Observe that we do not get the same result if we use the gradient instead of the vector derivative. We may only make a gradient substitution for the vector derivative when the dimension of the hypervolume integral equals the dimension of the vector space itself. For a line integral that would mean we are restricting the domain of the underlying vector space to \(\mathbb{R}^1\), which isn’t a very interesting case for geometric algebra.

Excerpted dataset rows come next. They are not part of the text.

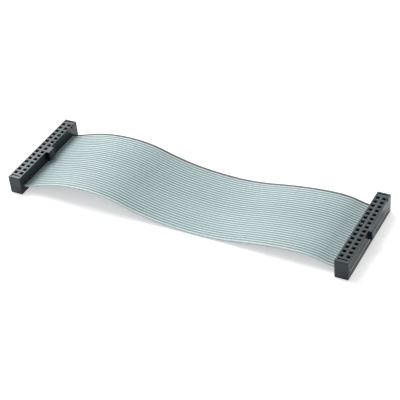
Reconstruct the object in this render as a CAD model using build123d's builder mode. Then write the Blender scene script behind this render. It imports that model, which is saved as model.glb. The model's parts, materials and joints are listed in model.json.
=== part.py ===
"""Flat ribbon cable with a two-row insulation-displacement socket crimped on each end.

The cable stands on the backs of its two sockets, with their mating faces up.  X runs
along the ribbon, Y along the sockets and Z is up.  The origin is on the floor, in the
middle of the whole cable.  All sizes are in millimetres.
"""
from build123d import *
from math import radians, tan
import os

os.makedirs("parts", exist_ok=True)

# ---- driving dimensions: contacts and ribbon -------------------------------------------
ways_per_row = 15            # pin holes in each of a socket's two rows
pitch = 2.00                 # from one pin hole to the next, along and across a socket
insulation_diameter = 0.75   # round insulation lobe over each wire
web_thickness = 0.30         # flat web of insulation between two lobes
wire_diameter = 0.30         # stranded wire, drawn as its round outline
wire_clearance = 0.01        # between a wire and its insulation, on the radius
ribbon_height = 2.00         # middle of the ribbon above the floor, inside a socket

# ---- driving dimensions: sockets -------------------------------------------------------
socket_spacing = 108.0       # from one socket's middle to the other's
end_distance = 2.90          # from the last pin hole's middle to the socket's end face
socket_width = 4.20
socket_height = 6.10
parting_height = 2.20        # where cover and body meet, beyond the ribbon's edges
parting_gap = 0.02
ribbon_fit = 0.02            # between the ribbon and the plastic that clamps it
trim_inset = 0.05            # how far a trimmed ribbon end stays inside the socket's wall
corner_radius = 0.20         # upright edges of both mouldings
body_chamfer = 0.15          # edges of the mating face
cover_chamfer = 0.20         # edges of the back
parting_chamfer = 0.07       # edges along the line where cover and body meet

# Pin holes and the cavities that hold the contacts
hole_size = 0.90
hole_mouth = 1.30            # wide end of the tapered lead-in
lead_in_depth = 0.20
cavity_width = 1.00          # along X
cavity_length = 1.40         # along Y
cavity_roof = 0.90           # plastic above a cavity, pierced by the pin hole

# Polarizing key and the mark of the first way, both on the wall that faces +X
key_depth = 1.20
key_length = 3.00
key_height = 2.90
key_chamfer = 0.20
mark_width = 0.90
mark_height = 1.30
mark_depth = 0.20

# Latch arms of the cover, and the slots in the body that they stand in
arm_width = 2.80             # along X
arm_thickness = 0.60         # along Y
arm_wall = 0.65              # body wall between a slot and the end face
arm_clearance = 0.05
arm_recess = 0.20            # from an arm's tip to the mating face
barb_depth = 0.20
barb_height = 0.55
barb_drop = 0.45             # from the arm's tip to the top of its barb

# Stamped fork contacts
contact_thickness = 0.25
shoulder_clearance = 0.05    # between a contact's shoulders and the cavity's ends
blade_width = 1.10           # over the two tines that straddle a wire
blade_clearance = 0.02       # between a tine and the wire, or the slit insulation
blade_reach = 0.65           # from the wire's middle down to the points of the tines
blade_point = 0.20           # height of the pointed ends
pocket_clearance = 0.05      # round the tines, in the cover
pocket_depth = 0.12          # room in the cover under the points
shoulder_height = 0.65       # wide part of the contact, above the ribbon
beam_width = 0.26
beam_tip_drop = 1.05         # from the mating face down to the tips of the beams
pinch_drop = 1.50            # from the mating face down to where the beams close
pin_gap = 0.42               # between the beams where they close
beam_flare = 0.12            # how far each beam opens above that place

# ---- what follows from them ------------------------------------------------------------
wire_count = 2 * ways_per_row
wire_pitch = pitch / 2
row_length = (ways_per_row - 1) * pitch
socket_length = row_length + 2 * end_distance
channel_width = (wire_count - 1) * wire_pitch + 2 * max(
    insulation_diameter / 2 + ribbon_fit, blade_width / 2 + pocket_clearance
)
channel_roof = ribbon_height + insulation_diameter / 2 + ribbon_fit
web_bottom = ribbon_height - web_thickness / 2 - ribbon_fit
blade_tip = ribbon_height - blade_reach
arm_outer = socket_length / 2 - arm_wall - arm_clearance
arm_inner = arm_outer - arm_thickness
arm_tip = socket_height - arm_recess
barb_bottom = arm_tip - barb_drop - barb_height
cavity_top = socket_height - cavity_roof
left_x = -(socket_spacing + key_depth) / 2
right_x = left_x + socket_spacing
ribbon_start = left_x - socket_width / 2 + trim_inset
ribbon_end = right_x + socket_width / 2 - trim_inset

# The ribbon's middle line from the side: distance from the left socket's middle, and
# height.  It leaves one socket level, rises to a hump, lies on the floor past the middle
# and rises again before the other socket, which the last points follow.
lowest = insulation_diameter / 2
route = [
    (ribbon_start - left_x, ribbon_height),
    (3.0, ribbon_height),
    (15.5, 6.1),
    (30.0, 6.4),
    (43.0, 2.1),
    (56.0, lowest),
    (68.0, lowest),
    (83.0, 3.1),
    (socket_spacing - 11.0, 4.0),
    (socket_spacing - 4.2, ribbon_height),
    (ribbon_end - left_x, ribbon_height),
]


def bend_radii(points):
    """Largest arc that each corner's two runs leave room for."""
    corners = [Vector(x, z) for x, z in points]
    radii = []
    for before, corner, after in zip(corners, corners[1:], corners[2:]):
        run_in, run_out = corner - before, after - corner
        half_turn = radians(run_in.get_angle(run_out)) / 2
        radii.append(0.25 * min(run_in.length, run_out.length) / tan(half_turn))
    return radii


def wire_y(wire):
    """Place of a wire across the ribbon."""
    return (wire - (wire_count - 1) / 2) * wire_pitch


def contact_x(wire):
    """Wires go in turn to the row at -X and the row at +X."""
    return -pitch / 2 if wire % 2 == 0 else pitch / 2


def save(part, name):
    """Label a finished piece and write it."""
    part.label = name
    export_step(part, f"parts/{name}.step")


# ---- ribbon ----------------------------------------------------------------------------
radii = bend_radii(route)
print("bend radii", [round(radius, 1) for radius in radii])

with BuildLine(Plane.XZ.move(Location((left_x, 0, 0)))) as ribbon_line:
    FilletPolyline(*route, radius=radii)
ribbon_path = ribbon_line.wires()[0]
print("ribbon length", round(ribbon_path.length, 2))

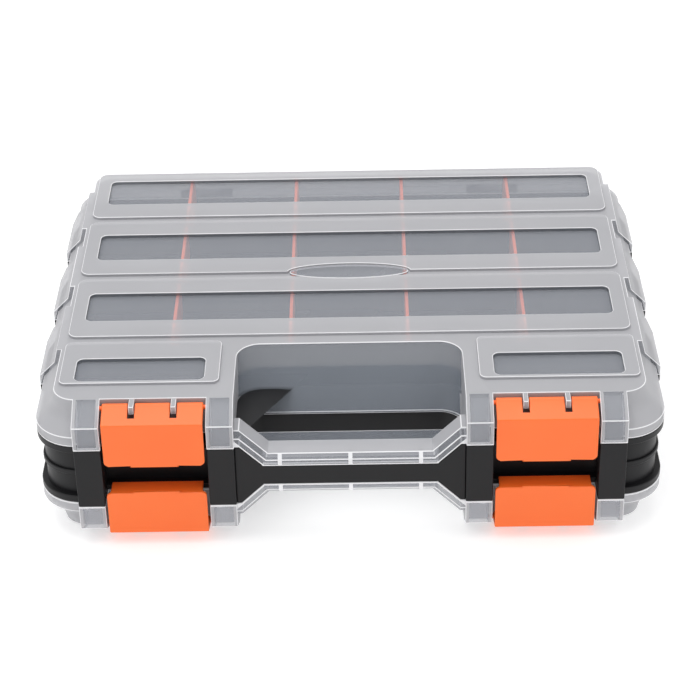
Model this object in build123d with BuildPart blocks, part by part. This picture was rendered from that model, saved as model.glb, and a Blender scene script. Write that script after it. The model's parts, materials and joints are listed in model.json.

In Frank’s example, he was working with a generating vector space of \(\mathbb{R}^2\), with the horizontal parameterization \( \Bx = u \Be_1 + y_0 \Be_2 \) that we used in the first example (with \( F = 1, G = x y i \), where \( i = \Be_1 \Be_2 \), the pseudoscalar for the space).

Let’s see what happens if we compute a similar integral, but swapping out the vector derivative with the gradient
\begin{equation}\label{eqn:lineintegralExamples:160}
\begin{aligned}
\int d\Bx \spacegrad x y i
&=
\int du \Be_1 \lr{ \Be_1 \partial_x + \Be_2 \partial_y } ( x y i ) \\
&=
\int du \Be_1 \lr{ \Be_1 y + \Be_2 x } i \\
&=
\int du \lr{ y + i x } i \\
&=
\int du \lr{ y_0 + i u } i \\
&=
\lr{\Delta x} y_0 i – \frac{x_1^2}{2} + \frac{x_0^2}{2}.
\end{aligned}
\end{equation}
As well as the pseudoscalar term that we had when evaluating the fundamental theorem integral, this time we have an extra scalar term, a contribution that goes back to the \( y \) component of the gradient. There is nothing wrong with performing such an integral, but it’s not an instance of the fundamental theorem, and the same tidy answer should not be expected. In Frank’s original example, he also didn’t put the \( \Bx \) adjacent to the differential operator, which is required to get the perfect cancelation of the tangent space vectors that we’ve seen in the evaluations above.